Research suggests that a minimum wage set as high as $12 an hour will do more good than harm for low-wage workers, but a $15-an-hour national minimum wage would put us in uncharted waters, and risk undesirable and unintended consequences. . .

Although the plight of low-wage workers is a national tragedy, the push for a nationwide $15 minimum wage strikes me as a risk not worth taking, especially because other tools, such as the earned-income tax credit, can be used in combination with a higher minimum wage to improve the livelihoods of low-wage workers.

Economics is all about understanding trade-offs and risks. The trade-off is likely to become more severe, and the risk greater, if the minimum wage is set beyond the range studied in past research.

While conservative mainstream economists want to abolish (or at least not raise) the minimum wage and to rely on the earned-income tax credit (which, remember, places all the burden on taxpayers and none on employers), liberal mainstream economists (like Krueger) suggest mixing the earned-income tax credit with a slightly higher minimum wage.

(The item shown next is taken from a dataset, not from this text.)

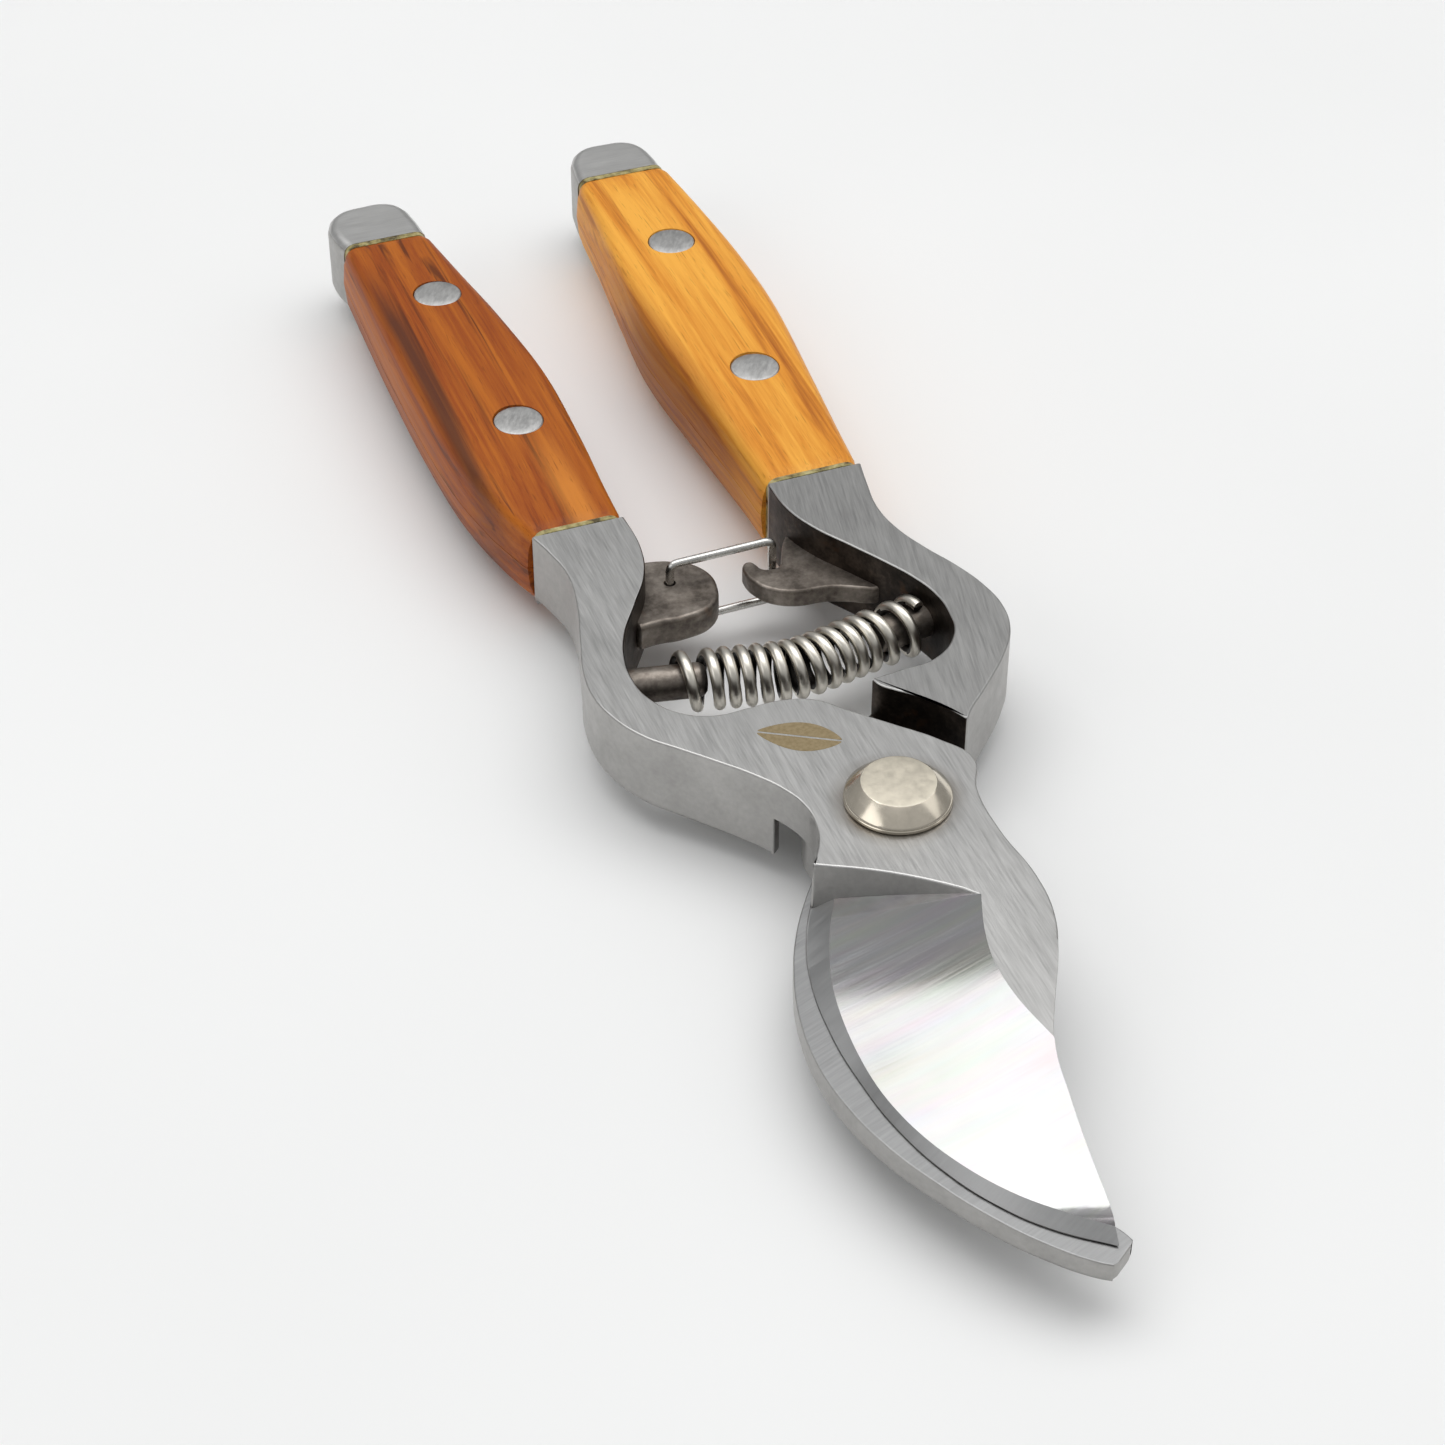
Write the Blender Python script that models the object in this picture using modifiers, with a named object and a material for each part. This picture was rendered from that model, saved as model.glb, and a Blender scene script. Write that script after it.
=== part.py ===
"""Bypass hand pruner with wooden handle scales, closed and latched, lying flat.

Millimetres in the constants, metres in the scene. The pivot axis is the line x = y = 0, the cutting
end points to -Y, the handles to +Y, the bolt head faces +Z, and the nut stands on z = 0.
Arm A is the left handle and the upper cutting blade, arm B the right handle and the lower hooked blade.
"""

import math

import bmesh
import bpy
from mathutils import Matrix, Vector

MM = 0.001
GAP = 0.3

# Heights of the layers.
ARM_BOTTOM = 3.0
ARM_TOP = 13.0
MID = 8.0
PLATE_A_BOTTOM = MID + GAP / 2
PLATE_B_TOP = MID - GAP / 2
HOOK_BOTTOM = 4.1
HOOK_TAPER = 0.023

# Pivot hardware.
SHANK_RADIUS = 4.0
HEAD_RADIUS = 5.7
HEAD_FLAT_RADIUS = 4.05
HEAD_HEIGHT = 2.2
WASHER_RADIUS = 6.0
WASHER_THICKNESS = 0.6
NUT_RADIUS = 6.0

# Handles.
TANG_HALF_WIDTH = 4.0
TANG_HALF_THICKNESS = 2.0
WOOD_START = 56.7
CROWN = 1.0
SIDE_BULGE = 0.5
CORNER_ROUND = 1.3
RIVET_RADIUS = 3.0
RIVET_SHANK = 2.0

# Spring, its studs and the latch.
SPRING_RADIUS = 2.87
SPRING_WIRE = 0.55
STUD_RADIUS = 2.0
LATCH_WIRE = 0.5
LATCH_TOP = 12.0
LATCH_FOOT = 3.6
LUG_BOTTOM = 6.0
LUG_TOP = 9.5
HOOK_PLATE_BOTTOM = 6.6
HOOK_PLATE_TOP = 9.0
LATCH_HOLE = (-8.0, 46.9)
LATCH_BAR = (4.6, 47.1)

# Outlines as (x, y), with a third value of 1 at a sharp corner.
BOW_A_OUTER = [
    (-21.4, 56.4, 1), (-20.4, 52.5), (-19.8, 48.4), (-20.4, 43.4), (-22.3, 36.5), (-23.8, 31.0), (-24.1, 27.0),
    (-23.4, 23.2), (-21.3, 18.8), (-18.4, 15.5), (-15.5, 12.3), (-12.6, 8.9), (-10.5, 5.7), (-9.4, 2.6), (-9.4, -0.6),
    (-10.2, -3.2),
]
BLADE_EDGE = [
    (-12.1, -6.3, 1), (-14.1, -9.9), (-16.3, -16.0), (-17.4, -24.5), (-17.2, -31.3), (-16.2, -38.4),
    (-14.0, -45.2), (-11.2, -50.4), (-8.0, -54.4), (-3.0, -58.6, 1),
]
BLADE_SPINE = [
    (-2.7, -56.4, 1), (-2.1, -50.5), (-1.0, -43.4), (0.3, -37.2), (2.7, -32.2), (5.9, -26.2), (8.0, -20.8),
    (8.6, -15.4), (8.0, -8.0), (8.4, -1.4), (10.1, 3.4),
]
BOW_A_INNER = [
    (7.9, 7.4), (4.6, 11.1), (0.9, 15.0), (-2.0, 18.1), (-5.5, 19.3), (-9.5, 19.3), (-12.9, 19.4), (-16.3, 21.2),
    (-18.5, 24.6), (-19.1, 28.4), (-18.7, 31.8), (-17.3, 35.8), (-14.4, 40.5), (-11.6, 45.2), (-10.3, 50.0),
    (-10.2, 56.4, 1),
]
BOW_B_INNER = [
    (7.6, 56.4, 1), (7.9, 51.0), (9.3, 46.8), (12.1, 41.9), (14.4, 37.9), (16.3, 34.2), (17.5, 30.4),
    (17.6, 26.9), (16.6, 23.1), (12.9, 19.9), (8.5, 19.4), (4.9, 18.9), (1.6, 17.4), (-0.9, 15.0), (-4.6, 11.1),
    (-7.4, 7.6), (-8.8, 3.8), (-8.7, 0.8),
]
HOOK_OUTER = [
    (-10.4, -2.6), (-12.4, -5.4), (-15.2, -9.8), (-17.6, -15.0), (-19.3, -20.6), (-20.1, -27.0), (-19.6, -33.4),
    (-18.0, -39.6), (-15.5, -45.4), (-12.5, -50.9), (-9.2, -55.6), (-5.5, -59.5), (-4.2, -60.4, 1), (-1.3, -58.3, 1),
]
HOOK_INNER = [
    (-1.9, -56.6), (-5.8, -51.0), (-9.0, -44.5), (-10.8, -37.0), (-11.0, -29.0), (-9.4, -21.5), (-5.6, -15.0),
    (0.2, -10.0), (5.6, -5.4), (8.6, -0.6), (9.6, 4.4),
]
BOW_B_OUTER = [
    (12.6, 9.9), (15.9, 13.2), (20.6, 18.2), (22.9, 21.8), (23.8, 25.8), (23.4, 29.8), (22.0, 34.2), (20.0, 38.6),
    (18.4, 43.2), (17.9, 47.6), (18.6, 52.4), (19.4, 56.4, 1),
]
# The lapped joint: the half of each arm that the other arm's plate takes.
STEP_A = [
    (-4.6, 19.4, 1), (-5.2, 17.2), (-7.0, 14.8), (-8.6, 12.0), (-9.6, 9.4), (-10.1, 7.6, 1), (-13.5, 4.4, 1),
    (-24.0, 2.0, 1), (-24.0, -64.0, 1), (16.0, -64.0, 1), (16.0, 0.0, 1), (12.0, 24.0, 1), (-3.6, 24.0, 1),
]
STEP_B = [
    (5.0, 19.4, 1), (5.4, 17.9), (6.7, 16.4), (8.1, 15.1), (9.6, 13.3), (11.0, 11.2), (11.9, 9.4, 1), (16.0, 6.0, 1),
    (16.0, -64.0, 1), (-24.0, -64.0, 1), (-24.0, 0.0, 1), (-12.0, 24.0, 1), (3.6, 24.0, 1),
]
# The ground faces from heel to tip: where they start on the top, the inner line of the second bevel, the edge.
GRIND_TOP = [
    (2.2, -16.0), (0.4, -20.8), (-0.6, -25.6), (-0.5, -31.0), (0.6, -37.2), (1.8, -45.0), (3.4, -54.0), (4.6, -63.0),
    (5.4, -72.0),
]
GRIND_INNER = [
    (-10.4, -8.2), (-13.0, -13.2), (-15.3, -20.0), (-16.2, -28.0), (-15.8, -35.6), (-13.6, -43.2), (-9.4, -50.6),
    (-2.6, -57.3), (5.0, -63.5),
]
GRIND_EDGE = [
    (-12.2, -6.9), (-15.2, -12.6), (-17.1, -19.6), (-17.4, -28.0), (-16.5, -36.7), (-14.2, -44.8), (-10.2, -51.9),
    (-3.0, -58.8), (5.0, -65.2),
]
GRIND_INNER_HEIGHT = [1.35, 1.3, 1.1, 0.8, 0.8, 0.95, 1.2, 1.25, 1.25]
EDGE_THICKNESS = 0.14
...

What both wings of mainstream economists share is a view of the labor market shown above, characterized by an equilibrium wage rate and the existence of unemployment at a minimum wage above that equilibrium rate. That, for them, is the trade-off: a higher minimum wage that will benefit the workers who keep their jobs versus the workers who will be laid off if the minimum wage is increased.

What Krueger and other mainstream economists don’t explain is a different tradeoff: between doing nothing and adopting measures to increase the demand for labor. As all of my Principles of Microeconomics understand, it’s possible to increase both the minimum wage and the demand for labor. As a result, all workers (including those who are currently earning more than the minimum wage) will be better off.

How is that possible? Well, the demand for labor on the part of employers can increase as a result of increases in the minimum wage itself, as poorly paid workers have more money to spend on goods that are produced by other minimum-wage workers. It can also increase through public jobs programs, if government revenues are used to hire unemployed and underemployed workers. (Together, those two effects would shift the demand for labor out to the right, through the point marked B on the chart.)

When mainstream economists like Krueger don’t present that possibility, of hiring the workers private employers are unwilling to take on at a higher minimum wage, they’re failing to present the real tradeoff we as a society face: on one hand, continuing to allow private employers to pay low wages to workers and to lay off any workers they don’t want to keep on if the minimum wage is actually increased and, on the other hand, making sure all workers are paid a decent wage and are guaranteed a job at that wage.

The only risk of doing the latter is to the standing of mainstream economists themselves—and, of course, to the private employers whose profit-making decisions they take as given.